Dataset rows>

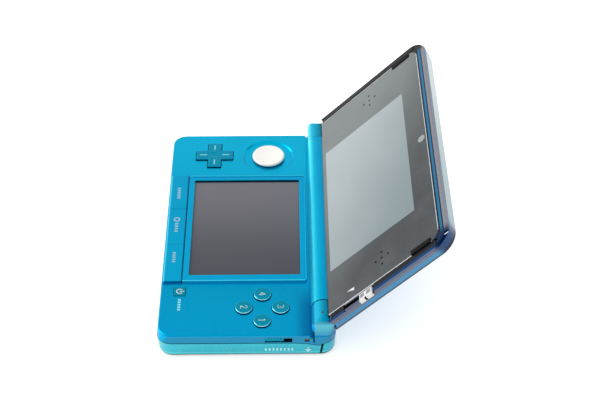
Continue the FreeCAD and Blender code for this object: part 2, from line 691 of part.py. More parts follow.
def lid_inner_frame():
    """The lid's screen side: a rim with a pocket for the glass panel."""
    low = outline(LID_HALF, LID_SIDE_S, LID_END_S, 0, 9.0, LID_SEAM_N + 0.05)
    face = outline(LID_HALF - 0.4, LID_SIDE_S, LID_END_S - 0.3, 0, 8.8, LID_FACE_N)
    body = Part.makeLoft([low, face], True, True)
    body = soften(body, 0.35, lambda e: top_edges(LID_FACE_N)(e) and e.BoundBox.YMax > LID_SIDE_S + 0.1)
    tools = [hinge_rod(BARREL_R + 0.03, -54, 54), box(-54, 54, 0, 4.25, 0, 4),
             plate(PANEL_HALF + 0.12, 3.0, PANEL_END_S + 0.12, PANEL_N0, 4, 0.4, 5.1),
             box(-40.4, 40.4, 5.4, 54.7, 0, 4), disc(2.1, 0, CAMERA_S, 0, 4)]
    for side in (-1, 1):
        tools.append(disc(4.6, side * SPEAKER[0], SPEAKER[1], 0, 4))
        low_x, high_x = sorted(side * x for x in GROOVE_X)
        tools.append(box(low_x, high_x, 0, GROOVE_S, GROOVE_N, 4))
        tools.append(disc((high_x - low_x) / 2, (low_x + high_x) / 2, GROOVE_S, GROOVE_N, 4))
    s0, s1 = SLIDER_S
    tools.append(box(63.8, 65.7, s0 - SLIDER_TRAVEL - 0.3, s1 + 0.3, 0, 4))
    tools.append(box(66.0, 70, s0 - SLIDER_TRAVEL - 0.3, s1 + 0.3, GROOVE_N, 4))
    return cut(body, tools + knuckle_room(0.05))


def hinge_barrel():
    """Centre knuckle of the hinge, which carries the lid and hides its cables."""
    web = box(-53.6, 53.6, HINGE_S, 4.15, -3.4, 1.2)
    body = fuse([hinge_rod(BARREL_R, -BARREL_HALF, BARREL_HALF), web])
    return cut(body, [hinge_rod(3.4, -PIN_IN + 1, PIN_IN - 1), hinge_rod(PIN_R + RUNNING, -60, 60)])


def upper_panel():
    """The lid's glass, notched round the two bumpers and pierced for the speakers."""
    body = plate(PANEL_HALF, 2.0, PANEL_END_S, PANEL_N0 + 0.02, PANEL_N1, 0.4, 5.0)
    tools = knuckle_room(0.1) + [hinge_rod(BARREL_R + 0.05, -54, 54)]
    for side in (-1, 1):
        notch = sorted((side * (BUMPER_X[0] - 0.12), side * 80))
        tools.append(box(notch[0], notch[1], BUMPER_S[0] - 0.12, BUMPER_S[1] + 0.12, 0, 4))
        for dx, ds in ((0, 0), (3.4, 0), (-3.4, 0), (0, 3.4), (0, -3.4)):
            tools.append(disc(0.55, side * SPEAKER[0] + dx, SPEAKER[1] + ds, 0, 4))
    return body.cut(tools)


def upper_display():
    return plate(40.0, 5.7, 54.4, -1.2, 1.0, 0.6, 0.6)


def parallax_barrier():
    """Thin second liquid crystal layer that splits the picture for each eye."""
    return plate(39.6, 5.9, 54.2, 1.04, 1.6, 0.5, 0.5)


def inner_camera():
    body = fuse([disc(1.9, 0, CAMERA_S, -0.5, 1.6), box(-2.6, 2.6, CAMERA_S - 2.4, CAMERA_S + 2.4, -2.4, -0.4)])
    return body


def rear_cameras():
    """Two lens rings on the lid's back."""
    rings = []
    for side in (-1, 1):
        x = side * 17.5
        ring = disc(2.8, x, CAMERA_S, LID_BACK_N - 0.15, -3.95)
        rings.append(ring.cut(Part.makeCone(2.1, 1.3, 0.5, V(x, CAMERA_S, LID_BACK_N - 0.15))))
    return Part.makeCompound(rings)


def camera_module():
    return box(-21.5, 21.5, CAMERA_S - 3.2, CAMERA_S + 2.6, -3.9, -2.5)


def speakers():
    cans = [disc(6.8, side * SPEAKER[0], SPEAKER[1], -1.6, 1.15) for side in (-1, 1)]
    return Part.makeCompound(cans)


def lid_bumpers():
    """Two rubber pads that the lid shuts on."""
    pads = []
    for side in (-1, 1):
        x0, x1 = sorted(side * x for x in BUMPER_X)
        pads.append(box(x0, x1, BUMPER_S[0], BUMPER_S[1], PANEL_N0 + 0.02, 2.95))
    return Part.makeCompound(pads)


def display_flex():
    """Rolled flat cable from the base to the upper screen."""
    return hinge_rod(2.5, -40, -22).cut(hinge_rod(2.1, -41, -21))


def depth_slider():
    """Slider over the lid's right rim: a cap outside and a foot behind the rim."""
    s0, s1 = SLIDER_S
    cap = box(63.35, 68.9, s0, s1, 2.0, 2.95)
    lip = box(67.75, 68.9, s0, s1, 0.3, 2.95)
    stem = box(64.0, 65.5, s0, s1, 0.2, 2.05)
    foot = box(61.0, 64.9, s0, s1, -0.5, 0.3)
    body = fuse([cap, lip, stem, foot])
    return soften(body, 0.35, lambda e: e.BoundBox.XMin > 68.8 and e.BoundBox.XLength < 0.01 and e.Length > 0.5)


# ---------------------------------------------------------------- write the pieces
def base_pieces():
    pieces = {
        "bottom_cover": bottom_cover(), "mid_housing": mid_housing(),
        "lower_screen_frame": lower_screen_frame(), "touch_panel": touch_panel(),
        "lower_display": lower_display(), "strip_key_membrane": strip_key_membrane(),
        "power_key": power_key(), "dpad_cross": dpad(), "dpad_pivot": dpad_pivot(),
        "dpad_membrane": dpad_membrane(), "face_button_membrane": face_button_membrane(),
        "slide_pad_cap": slide_pad_cap(), "slide_pad_skirt": slide_pad_skirt(),
        "slide_pad_carriage": slide_pad_carriage(), "slide_pad_housing": slide_pad_housing(),
        "shoulder_pins": shoulder_pins(), "shoulder_springs": shoulder_springs(),
        "wireless_switch": wireless_switch(), "volume_slider": volume_slider(),
        "main_board": main_board(), "battery": battery(), "battery_tray": battery_tray(),
        "card_slot": card_slot(), "memory_card_socket": memory_card_socket(),
        "memory_card_door": memory_card_door(), "stylus_tunnel": stylus_tunnel(),
        "stylus_barrel": stylus_barrel(), "stylus_tip": stylus_tip(),
        "headphone_jack": headphone_jack(), "charge_jack": charge_jack(),
        "charge_contacts": charge_contacts(), "ir_window": ir_window(),
        "wireless_module": wireless_module(), "status_lamps": status_lamps(),
        "case_screws": case_screws(), "hinge_unit": hinge_unit(), "hinge_pin": hinge_pin(),
    }
    right = shoulder_button()
    pieces["shoulder_button_right"] = right
    pieces["shoulder_button_left"] = mirrored(right)
    for name, place in button_places().items():
        pieces["face_button_" + name] = face_button(place)
    for name in strip_spans():
        pieces["strip_key_" + name] = strip_key(name)
    return pieces


def lid_pieces():
    return {
        "lid_outer_shell": lid_outer_shell(), "lid_inner_frame": lid_inner_frame(),
        "hinge_barrel": hinge_barrel(), "upper_panel": upper_panel(),
        "upper_display": upper_display(), "parallax_barrier": parallax_barrier(),
        "inner_camera": inner_camera(), "rear_cameras": rear_cameras(),
        "camera_module": camera_module(), "speakers": speakers(),
        "lid_bumpers": lid_bumpers(), "display_flex": display_flex(),
        "depth_slider": depth_slider(),
    }


os.makedirs("parts", exist_ok=True)
for piece, solid in base_pieces().items():
    save(piece, solid)
for piece, solid in lid_pieces().items():
    save(piece, on_lid(solid))
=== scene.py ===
"""Looks of the clamshell handheld game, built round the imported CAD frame.

Metres, except for the thin printed and moulded details, which are given in millimetres.
"""

import json
import math

import bmesh
import bpy
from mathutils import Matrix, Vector


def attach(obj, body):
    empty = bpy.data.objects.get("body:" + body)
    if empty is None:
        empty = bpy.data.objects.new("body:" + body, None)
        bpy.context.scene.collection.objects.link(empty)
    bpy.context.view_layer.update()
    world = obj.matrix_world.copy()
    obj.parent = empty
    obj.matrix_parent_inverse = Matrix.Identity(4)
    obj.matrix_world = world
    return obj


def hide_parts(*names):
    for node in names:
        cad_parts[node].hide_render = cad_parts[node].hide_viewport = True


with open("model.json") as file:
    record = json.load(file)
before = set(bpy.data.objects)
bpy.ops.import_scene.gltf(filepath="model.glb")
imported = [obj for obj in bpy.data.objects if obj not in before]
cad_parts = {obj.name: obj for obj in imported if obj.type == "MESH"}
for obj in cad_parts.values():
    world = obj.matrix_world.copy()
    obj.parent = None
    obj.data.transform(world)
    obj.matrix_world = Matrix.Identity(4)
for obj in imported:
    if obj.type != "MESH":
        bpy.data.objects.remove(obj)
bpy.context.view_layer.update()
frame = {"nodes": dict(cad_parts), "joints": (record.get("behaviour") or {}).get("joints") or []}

MM = 0.001
JOINT = {joint["name"]: joint for joint in frame["joints"]}
HINGE = Vector(JOINT["lid_hinge"]["pos_m"])
S_DIR = Vector(JOINT["depth_slide"]["axis"]).normalized()
X_DIR = Vector((1, 0, 0))
Y_DIR = Vector((0, 1, 0))
Z_DIR = Vector((0, 0, 1))
N_DIR = X_DIR.cross(S_DIR)
LID_ORIGIN = HINGE + 0.00063 * S_DIR - 0.00036 * N_DIR
TOP = (Vector(), X_DIR, Y_DIR, Z_DIR)
LID = (LID_ORIGIN, X_DIR, S_DIR, N_DIR)
NEAR_SIDE = (Vector(), Y_DIR, Z_DIR, X_DIR)


# ------------------------------------------------------------------ stage, light, camera
def make_camera():
    """Looks along the hinge from the player's right, from 41 degrees up."""
    azimuth, elevation, distance = math.radians(89.4), math.radians(41.0), 0.660
    target = Vector((-0.0309, 0.0229, 0.0))
    back = Vector((math.sin(azimuth) * math.cos(elevation), -math.cos(azimuth) * math.cos(elevation),
                   math.sin(elevation)))
    data = bpy.data.cameras.new("camera")
    data.lens = 84.4
    data.sensor_width = 36.0
    data.shift_x = 0.0052
    data.clip_start, data.clip_end = 0.01, 50.0
    camera = bpy.data.objects.new("camera", data)
    camera.location = target + back * distance
    camera.rotation_euler = (-back).to_track_quat("-Z", "Y").to_euler()
    bpy.context.scene.collection.objects.link(camera)
    bpy.context.scene.camera = camera


def make_light(name, place, aim, size, power):
    """Rectangular area light, size in metres and power in watts."""
    data = bpy.data.lights.new(name, "AREA")
    data.shape = "RECTANGLE"
    data.size, data.size_y = size
    data.energy = power
    light = bpy.data.objects.new(name, data)
    light.location = place
    light.rotation_euler = (Vector(aim) - Vector(place)).to_track_quat("-Z", "Y").to_euler()
    bpy.context.scene.collection.objects.link(light)


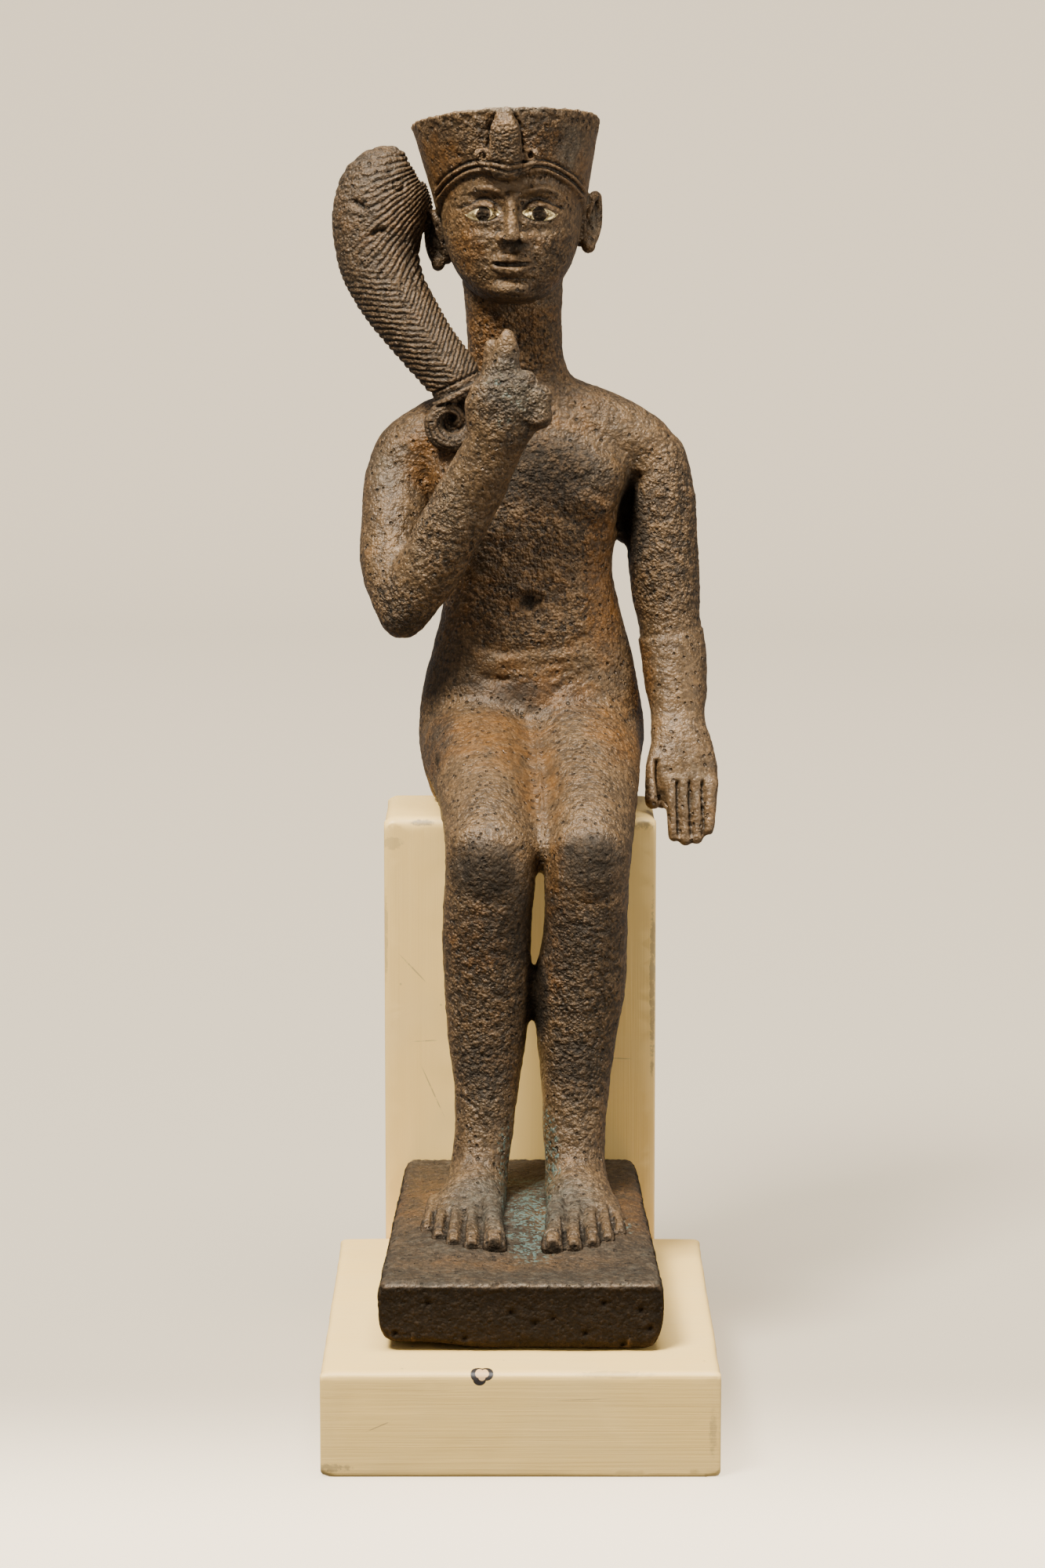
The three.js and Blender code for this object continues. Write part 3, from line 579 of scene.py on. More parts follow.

What to do>
Repeat exactly the lines from the one containing "for name in" through the one containing "obj.data.transform(world)", both included, and nothing else.

Worked answer>
    for name in strip_spans():
        pieces["strip_key_" + name] = strip_key(name)
    return pieces


def lid_pieces():
    return {
        "lid_outer_shell": lid_outer_shell(), "lid_inner_frame": lid_inner_frame(),
        "hinge_barrel": hinge_barrel(), "upper_panel": upper_panel(),
        "upper_display": upper_display(), "parallax_barrier": parallax_barrier(),
        "inner_camera": inner_camera(), "rear_cameras": rear_cameras(),
        "camera_module": camera_module(), "speakers": speakers(),
        "lid_bumpers": lid_bumpers(), "display_flex": display_flex(),
        "depth_slider": depth_slider(),
    }


os.makedirs("parts", exist_ok=True)
for piece, solid in base_pieces().items():
    save(piece, solid)
for piece, solid in lid_pieces().items():
    save(piece, on_lid(solid))
=== scene.py ===
"""Looks of the clamshell handheld game, built round the imported CAD frame.

Metres, except for the thin printed and moulded details, which are given in millimetres.
"""

import json
import math

import bmesh
import bpy
from mathutils import Matrix, Vector


def attach(obj, body):
    empty = bpy.data.objects.get("body:" + body)
    if empty is None:
        empty = bpy.data.objects.new("body:" + body, None)
        bpy.context.scene.collection.objects.link(empty)
    bpy.context.view_layer.update()
    world = obj.matrix_world.copy()
    obj.parent = empty
    obj.matrix_parent_inverse = Matrix.Identity(4)
    obj.matrix_world = world
    return obj


def hide_parts(*names):
    for node in names:
        cad_parts[node].hide_render = cad_parts[node].hide_viewport = True


with open("model.json") as file:
    record = json.load(file)
before = set(bpy.data.objects)
bpy.ops.import_scene.gltf(filepath="model.glb")
imported = [obj for obj in bpy.data.objects if obj not in before]
cad_parts = {obj.name: obj for obj in imported if obj.type == "MESH"}
for obj in cad_parts.values():
    world = obj.matrix_world.copy()
    obj.parent = None
    obj.data.transform(world)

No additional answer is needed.